The above command shows the existing VRF that irb.99 belongs to. Use below commands to remove the interface from existing VRF and add it to desired client VRF.

edit exclusive 
del routing-instances <existing VRF> interface irb.99
set routing-instances <desired VRF name> interface irb.99

2️⃣ Build GRE Tunnel Pairs
We will be building tunnels as specified above.
🔹 Tunnel0 [CPE] ➡️ iPerf-01
🔹 Tunnel1 [CPE] ➡️ iPerf-02

Note: Tunnel interface IP can be any random private IP of /30 Subnet. Server Interface IP can belong to any one of the below /30 Subnet on irb.99 interface of L3-CSW.

harsh_hj@L3-CSW> show configuration interfaces irb.99 
family inet {
address 10.153.5.203/30;
address 10.153.5.211/30;
address 10.153.5.149/30;
address 10.153.5.243/30;
}

Use ifconfig command to view the interface configuration on the iPerf servers.

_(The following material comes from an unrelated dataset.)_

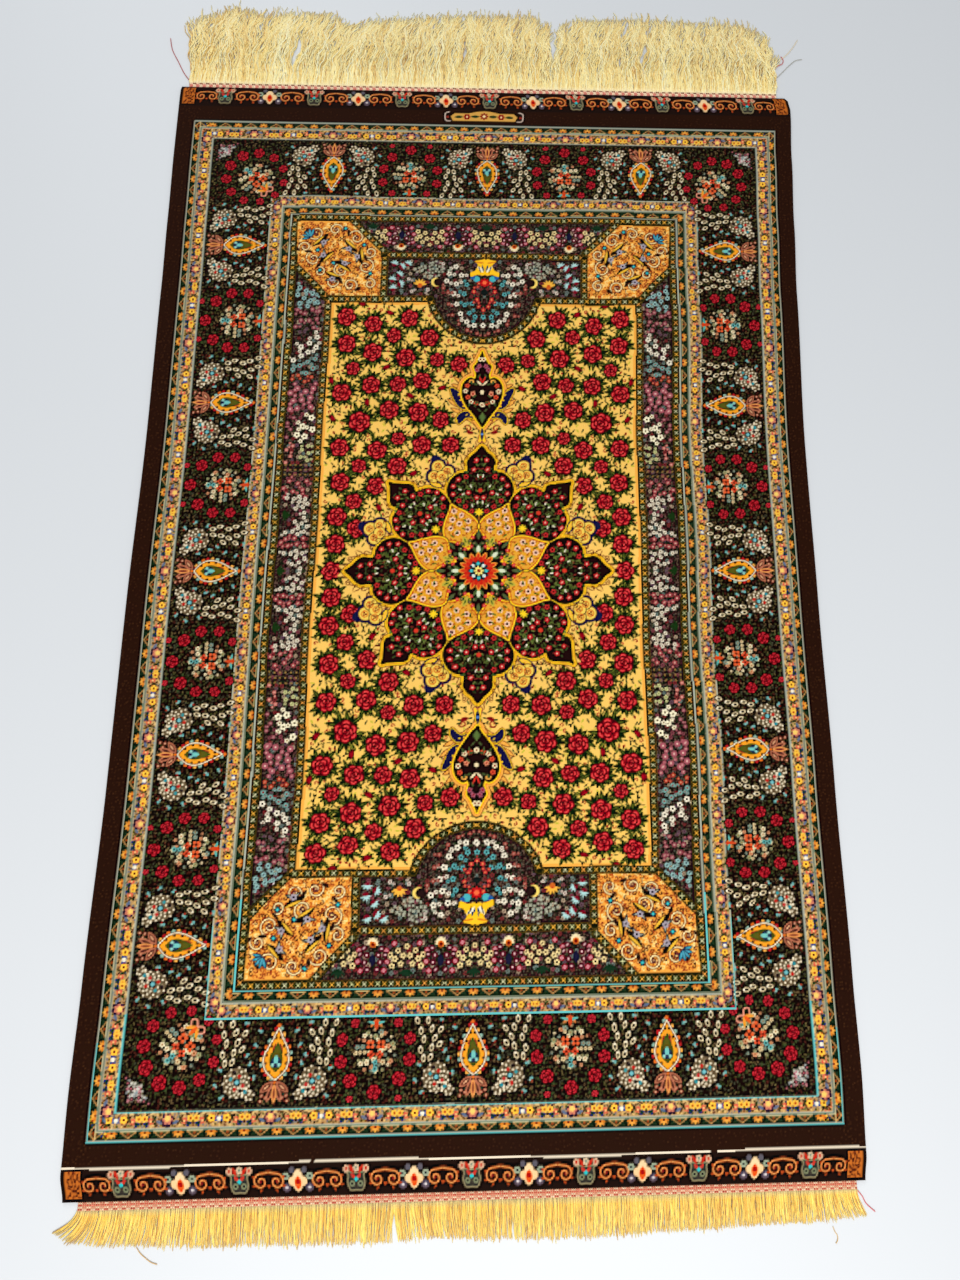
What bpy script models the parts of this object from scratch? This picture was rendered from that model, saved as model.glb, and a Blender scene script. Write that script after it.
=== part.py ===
"""A hand-knotted silk rug lying flat on a floor.

The cloth is one sheet: thick where it is knotted, with a thin flat-woven strip at each end, all
on the same warps. The warps leave each strip as a fringe, long and tangled at the far end, short
and combed at the near end. Metres, +Z up: X runs across the rug, Y along it towards the far end,
and the underside of every piece lies on z = 0.
"""

import math
from collections import namedtuple

import bmesh
import bpy

# Driving sizes
HALF_WIDTH = 0.395
HALF_LENGTH = 0.6445
PILE_THICK = 0.0030
PILE_ROLL = 0.0012
PILE_END_ROLL = 0.0006
STRIP_THICK = 0.0012
STRIP_ROLL = 0.0005
STRIP_DEPTH = 0.0080
STEP_RUN = 0.0010
PIECE_GAP = 0.0003

# The middle of the knotted cloth, seen from the middle of the whole rug with its fringes
CLOTH_MIDDLE_X = -0.0001
CLOTH_MIDDLE_Y = -0.0428

# The rug isn't square: its sides lean to the right, and its ends are turned the other way
SIDE_LEAN = math.tan(math.radians(0.90))
END_TURN = math.radians(0.745)
END_TURN_SPREAD = math.radians(0.255)

# How many rows and columns the cloth's mesh has
CLOTH_ROWS = 36
CLOTH_COLUMNS = 14

# How far each side edge lies to the right of a straight one, at places along the rug
Edge = namedtuple("Edge", "along left right")
EDGES = (
    Edge(-0.6445, 0.0000, -0.0040),
    Edge(-0.6200, -0.0045, -0.0010),
    Edge(-0.5500, -0.0054, 0.0005),
    Edge(-0.4500, -0.0038, -0.0013),
    Edge(-0.2500, -0.0008, -0.0045),
    Edge(-0.0500, -0.0010, -0.0074),
    Edge(0.1500, 0.0014, -0.0090),
    Edge(0.3500, 0.0000, -0.0048),
    Edge(0.4500, -0.0013, -0.0015),
    Edge(0.5500, -0.0025, 0.0020),
    Edge(0.6250, -0.0026, 0.0052),
    Edge(0.6390, -0.0024, 0.0030),
    Edge(0.6445, -0.0012, -0.0015),
)

# The flat-woven strip at each end, from its left side to its right side
FAR_STRIP = (-0.386, 0.384)
NEAR_STRIP = (-0.380, 0.386)

# The fringes: how long the warps are and how far their tips drift sideways, across the rug
Cut = namedtuple("Cut", "across reach drift")
FAR_CUTS = (
    Cut(-0.386, 0.100, -0.010),
    Cut(-0.372, 0.113, -0.006),
    Cut(-0.345, 0.127, 0.004),
    Cut(-0.300, 0.117, 0.010),
    Cut(-0.228, 0.120, 0.006),
    Cut(-0.205, 0.096, 0.002),
    Cut(-0.160, 0.108, 0.010),
    Cut(-0.088, 0.117, 0.008),
    Cut(0.040, 0.124, 0.006),
    Cut(0.068, 0.113, 0.004),
    Cut(0.082, 0.092, 0.000),
    Cut(0.098, 0.116, 0.002),
    Cut(0.173, 0.119, 0.006),
    Cut(0.320, 0.116, 0.004),
    Cut(0.350, 0.112, 0.000),
    Cut(0.370, 0.098, 0.002),
    Cut(0.384, 0.060, 0.007),
)
NEAR_CUTS = (
    Cut(-0.380, 0.020, -0.022),
    Cut(-0.372, 0.028, -0.016),
    Cut(-0.355, 0.032, -0.006),
    Cut(-0.256, 0.036, 0.001),
    Cut(-0.080, 0.037, 0.001),
    Cut(-0.052, 0.034, 0.004),
    Cut(0.100, 0.038, 0.000),
    Cut(0.207, 0.034, 0.000),
    Cut(0.330, 0.030, 0.001),
    Cut(0.386, 0.026, 0.008),
)

# Where the warps part and the floor shows: the place, the stretch of the warps and the width
Split = namedtuple("Split", "across start end width")
FAR_SPLITS = (
    Split(-0.306, 0.45, 1.30, 0.006),
    Split(-0.256, 0.22, 0.85, 0.008),
    Split(-0.168, 0.35, 0.75, 0.007),
    Split(-0.036, 0.30, 0.90, 0.008),
    Split(0.083, 0.35, 1.60, 0.012),
    Split(0.182, 0.40, 0.90, 0.006),
    Split(0.205, 0.30, 0.80, 0.007),
)
NEAR_SPLITS = (
    Split(-0.076, 0.30, 1.50, 0.006),
    Split(0.040, 0.40, 1.50, 0.002),
)
SPLIT_FADE = 0.022

# The combs: one tooth stands for a lock of warps
HEADING_DEPTH = 0.0020
FAR_TEETH = 60
FAR_TOOTH_STEPS = 5
FAR_FRINGE_THICK = 0.0026
FAR_WAVE = 0.0022
FAR_WAVES_ACROSS = 5.0
NEAR_TEETH = 84
NEAR_TOOTH_STEPS = 3
NEAR_FRINGE_THICK = 0.0020
NEAR_WAVE = 0.0004
NEAR_WAVES_ACROSS = 7.0
TOOTH_ROOT_SHARE = 0.84
TOOTH_TIP_SHARE = 0.50
UNEVEN_CUT = 0.05
UNEVEN_TURN = 2.4
SWING_TURN = 5.0


def ease_between(table, key, column, place):
    """The value in a column at this place, read smoothly between the table's rows."""
    rows = list(table)
    if place <= getattr(rows[0], key):
        return getattr(rows[0], column)
    for before, after in zip(rows, rows[1:]):
        start, end = getattr(before, key), getattr(after, key)
        if place <= end:
            share = (place - start) / (end - start)
            share = share * share * (3.0 - 2.0 * share)
            first, last = getattr(before, column), getattr(after, column)
            return first + (last - first) * share
    return getattr(rows[-1], column)


def on_floor(across, along):
    """Where a point of the squared-up rug lies on the floor."""
    left = ease_between(EDGES, "along", "left", along)
    right = ease_between(EDGES, "along", "right", along)
    share = 0.5 + 0.5 * across / HALF_WIDTH
    x = across + SIDE_LEAN * along + left * (1.0 - share) + right * share
    turn = END_TURN + END_TURN_SPREAD * along / HALF_LENGTH
    y = along + math.tan(turn) * x
    return CLOTH_MIDDLE_X + x, CLOTH_MIDDLE_Y + y


def cloth_material(name, colour, roughness):
    """A plain coloured finish for one kind of yarn."""
    material = bpy.data.materials.new(name)
    material.use_nodes = True
    shader = material.node_tree.nodes["Principled BSDF"]
    shader.inputs["Base Color"].default_value = (*colour, 1.0)
    shader.inputs["Roughness"].default_value = roughness
    shader.inputs["Metallic"].default_value = 0.0
    return material


def add_object(name, mesh_source, material):
    """Turns a finished bmesh into a named object with one material."""
    bmesh.ops.recalc_face_normals(mesh_source, faces=mesh_source.faces)
    mesh = bpy.data.meshes.new(name)
    mesh_source.to_mesh(mesh)
    mesh_source.free()
    mesh.materials.append(material)
    made = bpy.data.objects.new(name, mesh)
    bpy.context.scene.collection.objects.link(made)
    return made


def cross_section(left, right, thick, roll):
    """The cloth cut across: the underside from left to right, then the rolled top back again."""
    section = []
    for column in range(CLOTH_COLUMNS + 1):
        section.append((left + (right - left) * column / CLOTH_COLUMNS, 0.0))
    section.append((right, thick - roll))
    for column in range(CLOTH_COLUMNS + 1):
        inner_right, inner_left = right - roll, left + roll
        section.append((inner_right + (inner_left - inner_right) * column / CLOTH_COLUMNS, thick))
    section.append((left, thick - roll))
    return section


def cloth_rows():
    """Every row of the cloth from the near end to the far end: its place and its section."""
    near_strip = cross_section(*NEAR_STRIP, STRIP_THICK, STRIP_ROLL)
    far_strip = cross_section(*FAR_STRIP, STRIP_THICK, STRIP_ROLL)
    pile = cross_section(-HALF_WIDTH, HALF_WIDTH, PILE_THICK, PILE_ROLL)
    end_thick = PILE_THICK - PILE_ROLL
    pile_end = cross_section(-HALF_WIDTH, HALF_WIDTH, end_thick, PILE_END_ROLL)
    rows = [
        (-HALF_LENGTH - STRIP_DEPTH, near_strip),
        (-HALF_LENGTH - STEP_RUN, near_strip),
        (-HALF_LENGTH, pile_end),
    ]
    first, last = -HALF_LENGTH + PILE_ROLL, HALF_LENGTH - PILE_ROLL
    for row in range(CLOTH_ROWS + 1):
        rows.append((first + (last - first) * row / CLOTH_ROWS, pile))
    rows += [
        (HALF_LENGTH, pile_end),
        (HALF_LENGTH + STEP_RUN, far_strip),
        (HALF_LENGTH + STRIP_DEPTH, far_strip),
    ]
    return rows


def make_cloth(material):
    """The knotted cloth with its two flat-woven strips, as rings of points joined row to row."""
    made = bmesh.new()
    rings = []
    for along, section in cloth_rows():
        rings.append([made.verts.new((*on_floor(across, along), z)) for across, z in section])
    for ring, following in zip(rings, rings[1:]):
        for corner in range(len(ring)):
            beside = (corner + 1) % len(ring)
            made.faces.new((ring[corner], ring[beside], following[beside], following[corner]))
    made.faces.new(rings[0])
    made.faces.new(rings[-1])
    return add_object("knotted_cloth", made, material)


def split_push(splits, across, share):
    """How far the warps at this place are pushed aside by the splits near them."""
    push = 0.0
    for split in splits:
        if not split.start < share < split.end:
            continue
        opening = math.sin(math.pi * (share - split.start) / (split.end - split.start))
        away = across - split.across
        side = 1.0 if away > 0.0 else -1.0
        push += side * 0.5 * split.width * opening * math.exp(-abs(away) / SPLIT_FADE)
    return push


def make_fringe(name, end, strip, cuts, splits, teeth, steps, wave, waves_across, thick, material):
    """One comb: a narrow heading along the strip with a tooth for each lock of warps."""
    left, right = strip
    root = HALF_LENGTH + STRIP_DEPTH + PIECE_GAP
    crotch = root + HEADING_DEPTH
    pitch = (right - left) / teeth

    def tooth_point(number, side, step):
        middle = left + pitch * (number + 0.5)
        share = step / steps
        uneven = 1.0 - UNEVEN_CUT * (0.5 + 0.5 * math.sin(UNEVEN_TURN * number))
        reach = ease_between(cuts, "across", "reach", middle) * uneven
        drift = ease_between(cuts, "across", "drift", middle)
        phase = waves_across * math.tau * middle + SWING_TURN * share
        swing = wave * math.sin(phase) * share
        half = 0.5 * pitch * (TOOTH_ROOT_SHARE + (TOOTH_TIP_SHARE - TOOTH_ROOT_SHARE) * share)
        sideways = drift * share * share + swing + split_push(splits, middle, share)
        across = middle + side * half + sideways
        along = crotch + (reach - HEADING_DEPTH) * share
        return on_floor(across, end * along)

    outline = [on_floor(left, end * root), on_floor(right, end * root)]
    for number in reversed(range(teeth)):
        outline += [tooth_point(number, 1.0, step) for step in range(steps + 1)]
        outline += [tooth_point(number, -1.0, step) for step in reversed(range(steps + 1))]
    made = bmesh.new()
    underside = made.faces.new([made.verts.new((x, y, 0.0)) for x, y in outline])
    raised = bmesh.ops.extrude_face_region(made, geom=[underside])
    top = [item for item in raised["geom"] if isinstance(item, bmesh.types.BMVert)]
    bmesh.ops.translate(made, verts=top, vec=(0.0, 0.0, thick))
    return add_object(name, made, material)


def main():
    for old in list(bpy.data.objects):
        bpy.data.objects.remove(old)
    pile_silk = cloth_material("silk_pile", (0.115, 0.070, 0.040), 0.62)
    warp_silk = cloth_material("silk_warp", (0.780, 0.560, 0.220), 0.55)
    make_cloth(pile_silk)
    make_fringe(
        "fringe_far", 1.0, FAR_STRIP, FAR_CUTS, FAR_SPLITS, FAR_TEETH, FAR_TOOTH_STEPS,
        FAR_WAVE, FAR_WAVES_ACROSS, FAR_FRINGE_THICK, warp_silk,
    )
    make_fringe(
        "fringe_near", -1.0, NEAR_STRIP, NEAR_CUTS, NEAR_SPLITS, NEAR_TEETH, NEAR_TOOTH_STEPS,
        NEAR_WAVE, NEAR_WAVES_ACROSS, NEAR_FRINGE_THICK, warp_silk,
    )


main()
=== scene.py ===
import cmath
import math

import bpy
import numpy as np
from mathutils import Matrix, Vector


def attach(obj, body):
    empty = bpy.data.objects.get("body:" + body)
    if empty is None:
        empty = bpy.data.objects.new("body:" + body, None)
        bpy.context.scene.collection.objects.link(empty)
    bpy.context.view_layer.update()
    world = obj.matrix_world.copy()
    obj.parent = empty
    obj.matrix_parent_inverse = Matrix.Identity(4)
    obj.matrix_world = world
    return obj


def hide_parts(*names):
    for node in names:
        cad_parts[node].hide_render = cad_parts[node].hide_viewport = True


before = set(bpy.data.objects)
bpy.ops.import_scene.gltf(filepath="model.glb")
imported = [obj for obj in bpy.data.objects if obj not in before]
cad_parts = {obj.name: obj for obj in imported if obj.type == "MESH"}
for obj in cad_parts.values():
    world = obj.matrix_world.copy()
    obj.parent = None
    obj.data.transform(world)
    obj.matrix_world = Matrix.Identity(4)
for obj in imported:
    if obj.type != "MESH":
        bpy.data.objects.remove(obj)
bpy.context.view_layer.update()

bpy.ops.object.select_all(action="DESELECT")
bpy.context.scene.view_settings.view_transform = "Standard"

# The camera looks down on the rug from above its near half, a little left of its middle, as a
# phone held in the hand does.
CAMERA_PLACE = (-0.0457, -0.3595, 0.9687)
CAMERA_TURN = (13.14, -2.488, -0.111)
FILM_HEIGHT = 36.0
FOCAL_LENGTH = 24.95
bpy.ops.object.camera_add(location=CAMERA_PLACE, rotation=[math.radians(turn) for turn in CAMERA_TURN])
camera = bpy.context.object
camera.data.sensor_fit = "VERTICAL"
camera.data.sensor_height = FILM_HEIGHT
camera.data.lens = FOCAL_LENGTH
bpy.context.scene.camera = camera


# Daylight comes in beyond the far end and glances off the silk there. A wide soft light overhead
# and a pale sky fill the rest.
def add_soft_light(name, place, aim, size, power, colour):
    """A square area light at a place, turned towards a point."""
    turn = (Vector(aim) - Vector(place)).to_track_quat("-Z", "Y").to_euler()
    bpy.ops.object.light_add(type="AREA", location=place, rotation=turn)
    light = bpy.context.object
    light.name = name
    light.data.size = size
    light.data.energy = power
    light.data.color = colour


add_soft_light("window", (-0.9, 2.9, 2.2), (0.0, 0.3, 0.0), 1.8, 31.0, (0.95, 0.98, 1.0))
add_soft_light("ceiling", (0.1, -1.7, 2.1), (-0.1, -0.4, 0.0), 2.0, 60.0, (1.0, 0.985, 0.96))
sky = bpy.data.worlds.new("sky")
sky.use_nodes = True
sky.node_tree.nodes["Background"].inputs["Color"].default_value = (0.93, 0.96, 1.0, 1.0)
sky.node_tree.nodes["Background"].inputs["Strength"].default_value = 0.48
bpy.context.scene.world = sky


# Shader arithmetic: an expression on sockets adds its Math nodes, and every other node comes from
# the one method of the finish that it belongs to.
class Wire:
    """A socket of a finish, with the sums that are made on it."""

    def __init__(self, finish, socket):
        self.finish = finish
        self.socket = socket

    def sum(self, operation, first, second=0.0):
        return self.finish.node("ShaderNodeMath", {"operation": operation}, {0: first, 1: second})

    def __add__(self, other):
        return self.sum("ADD", self, other)

    def __mul__(self, other):
        return self.sum("MULTIPLY", self, other)

    __radd__ = __add__
    __rmul__ = __mul__

    def sine(self):
        return self.sum("SINE", self)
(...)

Add configuration as below:

root@iperf-01:/home/admin# ip tunnel add gre1 mode gre local <Server Interface IP> remote <WAN IP> ttl 255 
root@iperf-01:/home/admin# ip addr add 10.0.0.2/30 dev gre1 root@iperf-01:/home/admin# ip link set gre1 up

10.0.0.2 is the tunnel interface IP here and as stated above this can be any random private IP of /30 subnet.

root@iperf-01:/home/admin# route add 10.0.0.6 gw 10.0.0.1 gre1

It is recommended to add the route at a later stage post P2P Tunnel connectivity is verified. It also helps isolating any issues observed during the test. Similarly configure another iPerf server.

root@iperf-02:/home/admin# ip tunnel add gre1 mode gre local <Server Interface IP> remote <WAN IP> ttl 255 
root@iperf-02:/home/admin# ip addr add 10.0.0.6/30 dev gre1 root@iperf-02:/home/admin# ip link set gre1 up
root@iperf-02:/home/admin# route add 10.0.0.2 gw 10.0.0.5 gre1

Now configure the other end of the Tunnels on the CPE.

CPE(config)#interface tunnel 0    
CPE(config-if)#tunnel source <WAN IP>
CPE(config-if)#tunnel destination <Server Interface IP>
CPE(config-if)#ip address 10.0.0.1 255.255.255.252
CPE(config)#interface tunnel 1
CPE(config-if)#tunnel source <WAN IP>
CPE(config-if)#tunnel destination <Server Interface IP>
CPE(config-if)#ip address 10.0.0.5 255.255.255.252

If the static routes are not added on servers then at this point you should be able to reach WAN IP or Tunnel IP on CPE from individual iPerf servers. Once the static routes are added on iPerf servers, you should be able to ping iperf-01 to iperf-02 or vice versa.

Performing iPerf Test
On the iperf server you want to test, launch iPerf3 in server mode with command iPerf3 -s. You should see output similar to:

-----------------------------------------------------------  
Server listening on TCP port 5001 TCP window size: 85.3 KByte (default)
------------------------------------------------------------

On the client iPerf servers, one can use below commands and play with various iPerf parameters to obtain desired results: iperf3 -t 300 -c 10.0.0.2 -P 10. Here -t is the flow rate of the WAN interface on CPE and -P sets the number of parallel streams. The IP used is the tunnel interface of iPerf server. Once the iPerf is completed, output will be as below:

- - - - - - - - - - - - - - - - - - - - - - - - 
[ ID] Interval Transfer Bandwidth Retr
[ 4] 0.00-300.00 sec 360 MBytes 10.1 Mbits/sec 1195 sender
[ 4] 0.00-300.00 sec 359 MBytes 10.0 Mbits/sec receiver
iperf Done.
root@iperf-02:/home/admin#

iperf3 -c 10.0.0.1 -n 2883584. Here n is the number of Bytes overloaded on the link. If the link is 20Mbps, one can begin with Bytes equivalent to 18Mbps and gradually increase over the bandwidth set.